Province, il nuovo assetto

Nel più assordante silenzio che una democrazia possa prevedere, nelle settimane scorse si sono svolte su tutto il territorio nazionale le Elezioni Provinciali. Come è ben noto la forma giuridica delle nuove province ha previsto che elettori ed eletti fossero solo ed esclusivamente amministratori locali, sindaci e consiglieri. Essendo il nuovo consiglio provinciale eletto con voto ponderato basato sulla grandezza di ogni singolo comune, poche e quasi nulle sono state le sorprese nei risultati. Di fatto, con questo sistema era chiaro fin da subito quale sarebbe stata la composizione.

Considerata la quantità di comuni guidate dal centrosinistra, il risultato è stato una totale spennellata di rosso in tutta Italia, al di là di pochissime eccezioni in cui il centrodestra è riuscito a prevalere. Non poche sono state le liste uniche (cdx/csx) o accordi filogovernativi (PD/NCD).
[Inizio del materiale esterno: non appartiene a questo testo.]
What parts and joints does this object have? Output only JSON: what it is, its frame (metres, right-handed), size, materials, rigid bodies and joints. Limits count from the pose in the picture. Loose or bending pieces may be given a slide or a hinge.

Insomma la legge Del Rio ha di fatto consegnato nelle mani del PD la quasi totalità delle province italiane. Poco male a dir la verità. Ad oggi questi enti ancora non sanno accora di cosa dovranno occuparsi. La ripartizione delle competenze tra nuovo ente e regione è tutta da definire, così come la dotazione economica.

Insieme alle province sono nate (dopo ben 13 anni dalla loro apparizione in Costituzione) le Città metropolitane che, a differenza della provincia, prevede automaticamente come presidente il sindaco del capoluogo. Insomma un ginepraio politico istituzionale che ha buttato nel caos le amministrazioni locali, acceso dibattiti sulla moralità di un ente eletto non a suffragio universale, ma soprattutto spalanca enormi dubbi  sull’effettivo risparmio annunciato.
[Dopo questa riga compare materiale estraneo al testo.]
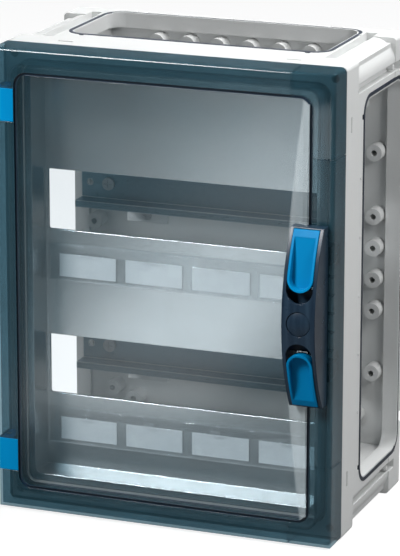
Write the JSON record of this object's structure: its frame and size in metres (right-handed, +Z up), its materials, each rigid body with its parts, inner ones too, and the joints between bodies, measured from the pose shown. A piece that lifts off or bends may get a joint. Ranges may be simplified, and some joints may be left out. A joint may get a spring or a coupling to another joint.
{
  "type": "din rail enclosure",
  "caption": "Modular wall enclosure with open side walls, a hinged clear tinted door with a bow handle, a protection cover with device slots, and top-hat rails behind it.",
  "frame": {"origin": "centre of the rear mounting face", "axes": "+Y into the wall, +Z up, +X to the right as seen from the front; the door faces -Y"},
  "size_m": [0.27, 0.192, 0.36],
  "materials": {
    "body": "fine moulded polycarbonate",
    "seal": "soft matt",
    "cover": "fine moulded",
    "clear_strip": "clear, polished",
    "label_card": "smooth card",
    "rail": "zinc plated",
    "bracket": "moulded",
    "screw": "zinc plated",
    "door": "clear, tinted, polished",
    "corner": "clear, tinted, polished",
    "blue": "satin moulded",
    "pin": "drawn",
    "handle": "dark, translucent, polished",
    "spring": "drawn wire",
    "bolt": "moulded"
  },
  "bodies": {
    "body": {"enclosure_base": "body", "seal_top": "seal", "seal_bottom": "seal", "seal_left": "seal", "seal_right": "seal", "protection_cover": "cover", "label_strip_upper": "clear_strip", "label_strip_lower": "clear_strip", "label_card_1": "label_card", "label_card_2": "label_card", "label_card_3": "label_card", "label_card_4": "label_card", "label_card_5": "label_card", "label_card_6": "label_card", "label_card_7": "label_card", "label_card_8": "label_card", "din_rail_upper": "rail", "din_rail_lower": "rail", "rail_bracket_1": "bracket", "rail_bracket_2": "bracket", "rail_bracket_3": "bracket", "rail_bracket_4": "bracket", "rail_screws": "screw", "bracket_screws": "screw"},
    "door": {"door_panel": "door", "door_seal": "seal", "corner_cover_top": "corner", "corner_cover_bottom": "corner", "hinge_block_upper": "blue", "hinge_block_lower": "blue", "hinge_pin_upper": "pin", "hinge_pin_lower": "pin", "door_handle": "handle", "handle_cap": "handle", "handle_screws": "screw", "latch_spring_upper": "spring", "latch_spring_lower": "spring"},
    "latch_upper": {"latch_slider_upper": "blue", "latch_bolt_upper": "bolt"},
    "latch_lower": {"latch_slider_lower": "blue", "latch_bolt_lower": "bolt"}
  },
  "joints": [
    {"name": "door_hinge", "type": "hinge", "parent": "body", "child": "door", "pos_m": [-0.13, -0.151, 0], "axis": [0, 0, -1], "range_deg": [0, 115]},
    {"name": "latch_upper_slide", "type": "slide", "parent": "door", "child": "latch_upper", "axis": [0, 0, -1], "range_m": [0, 0.008], "stiffness_N_per_m": 400, "springref_m": -0.004, "deforming": ["latch_spring_upper"]},
    {"name": "latch_lower_slide", "type": "slide", "parent": "door", "child": "latch_lower", "axis": [0, 0, 1], "range_m": [0, 0.008], "stiffness_N_per_m": 400, "springref_m": -0.004, "deforming": ["latch_spring_lower"]}
  ]
}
Di certo alla sinistra è riuscita la mirabolante magia di accaparrarsi la stragrande maggioranza degli enti (che contrariamente cinque anni fa videro un forte exploit del centrodestra) senza doversi misurare in una competizione elettorale che, nonostante gli ottimi sondaggi del PD, non avrebbero di certo garantito un simile cappotto.

Tralasciando l’aspetto politico che, come già detto, ha sicuramente falsato quello che la storia politica degli ultimi anni ha raccontato (la provincia di Varese, per esempio, è caduta nelle mani del centrosinistra dopo decenni di amministrazione di centrodestra), allarma Regioni e Comuni che cosa concretamente potranno fare i nuovi enti. Benché le principali funzioni finora assolte potrebbero rimanere, le Regioni, in virtù di tale decisioni, chiedono forti rassicurazioni sugli effettivi trasferimenti di risorse, fondamentali per garantire la continuità nei servizi erogati.

Sicuramente la Legge di stabilità che taglierà oltre quattro miliardi di euro alle Regioni, non va in questa direzione. Ora dopo la creazione dello Statuto provinciale aspettiamo di capire se le nuove Province saranno all’altezza delle responsabilità finora sopportate.